*Given instruction*. Set down the whole listing verbatim.

----

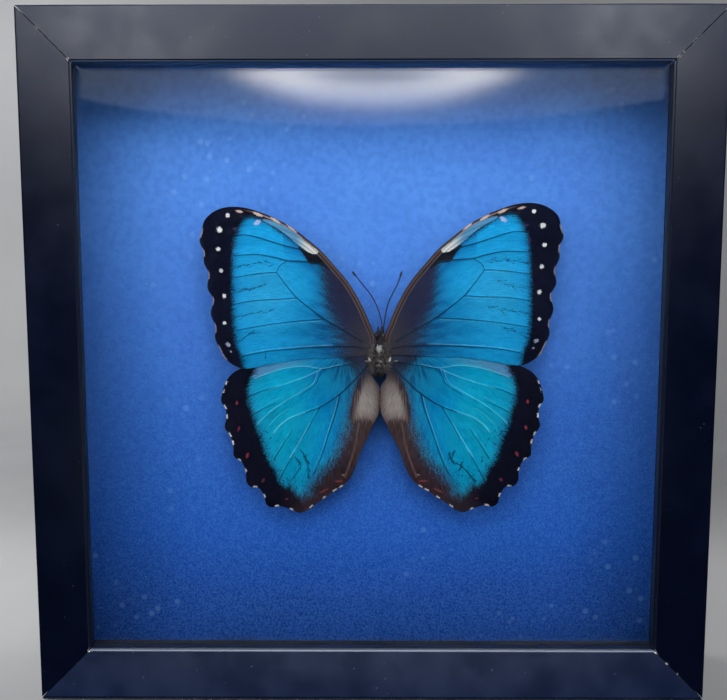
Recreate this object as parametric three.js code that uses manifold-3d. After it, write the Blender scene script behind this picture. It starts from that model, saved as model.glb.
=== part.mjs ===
// A blue morpho butterfly mounted in a square shadow-box frame.
// Units are millimetres. +Z is up, +X is to the right seen from the front, and the front faces -Y.
// The origin is the centre of the frame's underside.

import * as THREE from 'three';
import { mergeVertices } from 'three/addons/utils/BufferGeometryUtils.js';
import Module from 'manifold-3d';

// Frame: mitred mouldings with a flat face, a fine bead at the sight edge and a deep wall behind.
const FRAME_WIDTH = 229;
const FRAME_HEIGHT = 231;
const FRAME_DEPTH = 38;
const FACE_WIDTH = 17.0;
const SIGHT_WIDTH = 17.8;
const LIP_DEPTH = 3.4;
const WALL_THICKNESS = 6;
const ARRIS_RADIUS = 0.8;
const BEAD_GROOVE_WIDTH = 0.35;
const BEAD_GROOVE_DEPTH = 0.6;
const MITRE_SETBACK = 0.2;

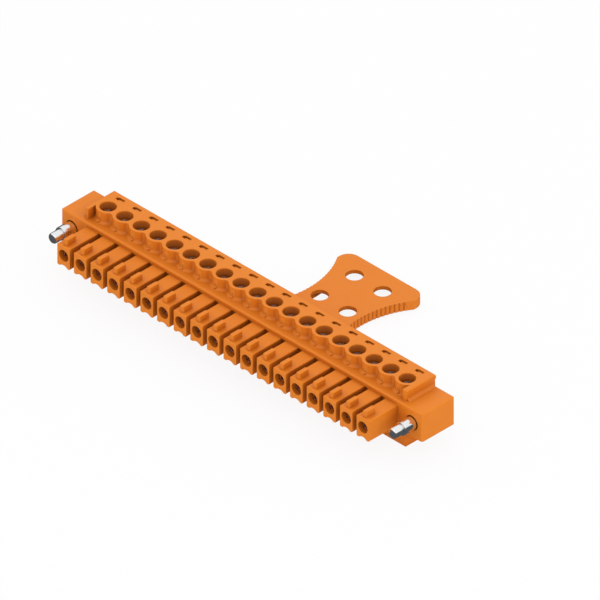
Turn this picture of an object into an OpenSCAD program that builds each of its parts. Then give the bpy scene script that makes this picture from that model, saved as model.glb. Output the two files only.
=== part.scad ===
// Pluggable terminal block: a row of screw clamps in one moulded housing, with screw flanges
// at both ends and a clip-on strain relief plate behind the wire entries.
// Millimetres. The clamp screws stand in a row along X over the origin, the plug side faces -Y,
// the wires come in from +Y, and Z = 0 is the face that the block rests on.

/* [Row] */
// Number of poles
poles = 19; // [8:1:26]
// Distance from one pole to the next
pitch = 3.81; // [3.7:0.01:4.4]

/* [Housing] */
// Height of the housing over its rest face
housing_h = 10.9; // [10.2:0.1:13]
// Height of the ledge in front of the screw bosses, which is also the top of the flanges
ledge_z = 8.85; // [8.6:0.05:9.4]
// Distance of the front wall from the row of screws
front_y = 3.7; // [3.2:0.1:4.5]
// Distance of the front bottom edge from the row of screws
foot_y = 2.98; // [2.6:0.02:3.1]
// Distance of the back wall from the row of screws
back_y = 3.8; // [3.3:0.1:5]
// Distance from the last screw to the end of the raised block
end_margin = 2.57; // [2.4:0.01:3.5]
// Radius of the long outer edges
edge_r = 0.35; // [0.1:0.05:0.45]
// Distance that the lip along the top of the back wall stands out
lip_out = 0.2; // [0.1:0.05:0.4]
// Height of the lip
lip_h = 0.7; // [0.4:0.05:0.9]
// Thickness of the floor under the clamp chambers
floor_t = 2; // [1.8:0.1:2.3]

/* [Screw bosses] */
// Radius of the boss round each screw
boss_r = 2.03; // [2:0.01:2.15]
// Radius of the fillet between two bosses
valley_r = 0.6; // [0.4:0.05:0.9]
// Radius of the cove where the bosses and end walls meet the ledge
cove_r = 0.6; // [0.3:0.05:0.8]
// Radius of the access hole over each screw
access_r = 1.4; // [1.3:0.05:1.6]
// Thickness of the end walls beside the outer bosses
end_wall_t = 0.86; // [0.5:0.02:1]
// Distance of the end walls' front from the row of screws
end_wall_y = 2.85; // [2.3:0.05:3]
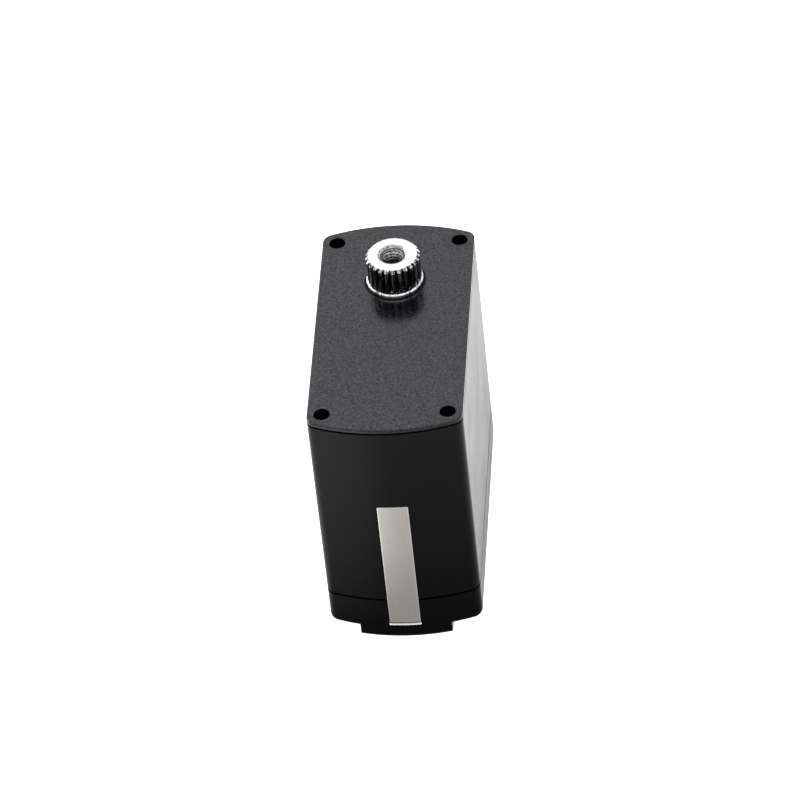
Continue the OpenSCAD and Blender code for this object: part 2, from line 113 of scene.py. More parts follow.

----

*Worked answer*.
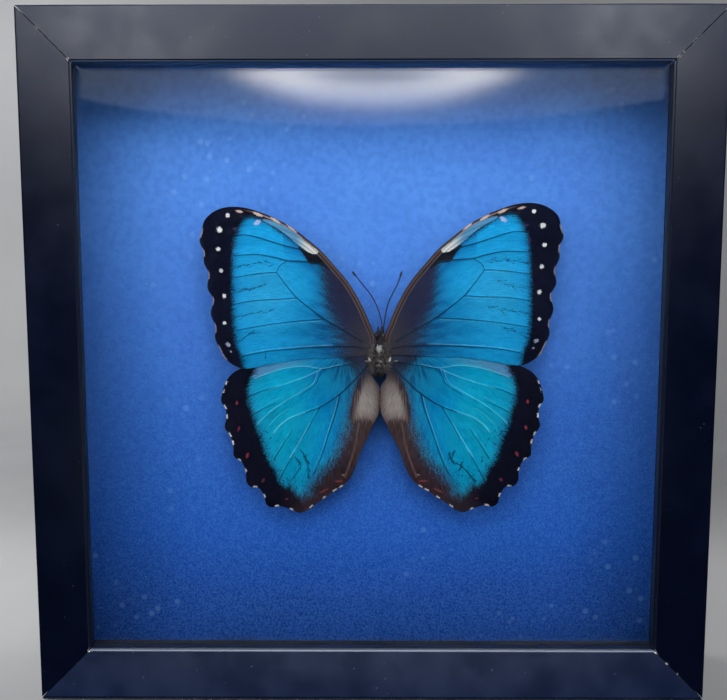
Recreate this object as parametric three.js code that uses manifold-3d. After it, write the Blender scene script behind this picture. It starts from that model, saved as model.glb.
=== part.mjs ===
// A blue morpho butterfly mounted in a square shadow-box frame.
// Units are millimetres. +Z is up, +X is to the right seen from the front, and the front faces -Y.
// The origin is the centre of the frame's underside.

import * as THREE from 'three';
import { mergeVertices } from 'three/addons/utils/BufferGeometryUtils.js';
import Module from 'manifold-3d';

// Frame: mitred mouldings with a flat face, a fine bead at the sight edge and a deep wall behind.
const FRAME_WIDTH = 229;
const FRAME_HEIGHT = 231;
const FRAME_DEPTH = 38;
const FACE_WIDTH = 17.0;
const SIGHT_WIDTH = 17.8;
const LIP_DEPTH = 3.4;
const WALL_THICKNESS = 6;
const ARRIS_RADIUS = 0.8;
const BEAD_GROOVE_WIDTH = 0.35;
const BEAD_GROOVE_DEPTH = 0.6;
const MITRE_SETBACK = 0.2;

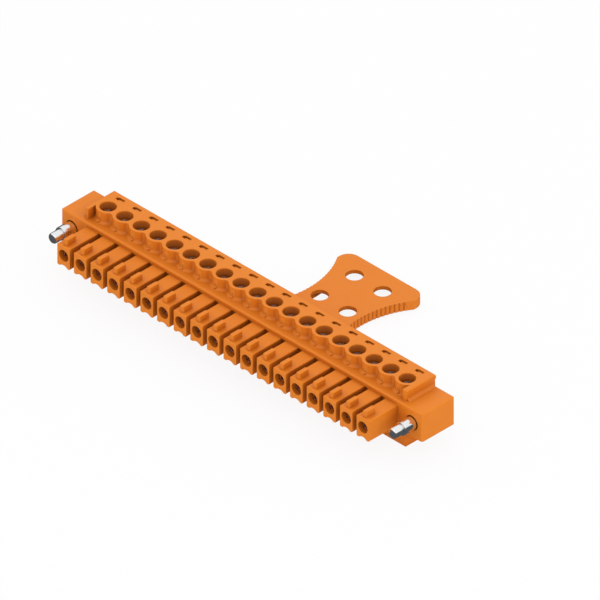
Turn this picture of an object into an OpenSCAD program that builds each of its parts. Then give the bpy scene script that makes this picture from that model, saved as model.glb. Output the two files only.
=== part.scad ===
// Pluggable terminal block: a row of screw clamps in one moulded housing, with screw flanges
// at both ends and a clip-on strain relief plate behind the wire entries.
// Millimetres. The clamp screws stand in a row along X over the origin, the plug side faces -Y,
// the wires come in from +Y, and Z = 0 is the face that the block rests on.

/* [Row] */
// Number of poles
poles = 19; // [8:1:26]
// Distance from one pole to the next
pitch = 3.81; // [3.7:0.01:4.4]

/* [Housing] */
// Height of the housing over its rest face
housing_h = 10.9; // [10.2:0.1:13]
// Height of the ledge in front of the screw bosses, which is also the top of the flanges
ledge_z = 8.85; // [8.6:0.05:9.4]
// Distance of the front wall from the row of screws
front_y = 3.7; // [3.2:0.1:4.5]
// Distance of the front bottom edge from the row of screws
foot_y = 2.98; // [2.6:0.02:3.1]
// Distance of the back wall from the row of screws
back_y = 3.8; // [3.3:0.1:5]
// Distance from the last screw to the end of the raised block
end_margin = 2.57; // [2.4:0.01:3.5]
// Radius of the long outer edges
edge_r = 0.35; // [0.1:0.05:0.45]
// Distance that the lip along the top of the back wall stands out
lip_out = 0.2; // [0.1:0.05:0.4]
// Height of the lip
lip_h = 0.7; // [0.4:0.05:0.9]
// Thickness of the floor under the clamp chambers
floor_t = 2; // [1.8:0.1:2.3]

/* [Screw bosses] */
// Radius of the boss round each screw
boss_r = 2.03; // [2:0.01:2.15]
// Radius of the fillet between two bosses
valley_r = 0.6; // [0.4:0.05:0.9]
// Radius of the cove where the bosses and end walls meet the ledge
cove_r = 0.6; // [0.3:0.05:0.8]
// Radius of the access hole over each screw
access_r = 1.4; // [1.3:0.05:1.6]
// Thickness of the end walls beside the outer bosses
end_wall_t = 0.86; // [0.5:0.02:1]
// Distance of the end walls' front from the row of screws
end_wall_y = 2.85; // [2.3:0.05:3]
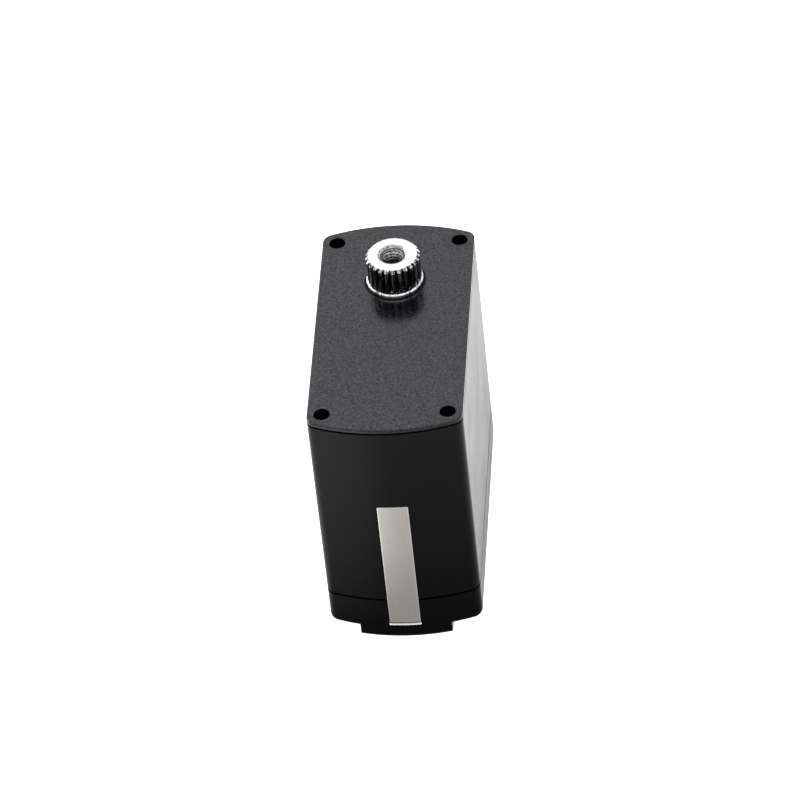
Continue the OpenSCAD and Blender code for this object: part 2, from line 113 of scene.py. More parts follow.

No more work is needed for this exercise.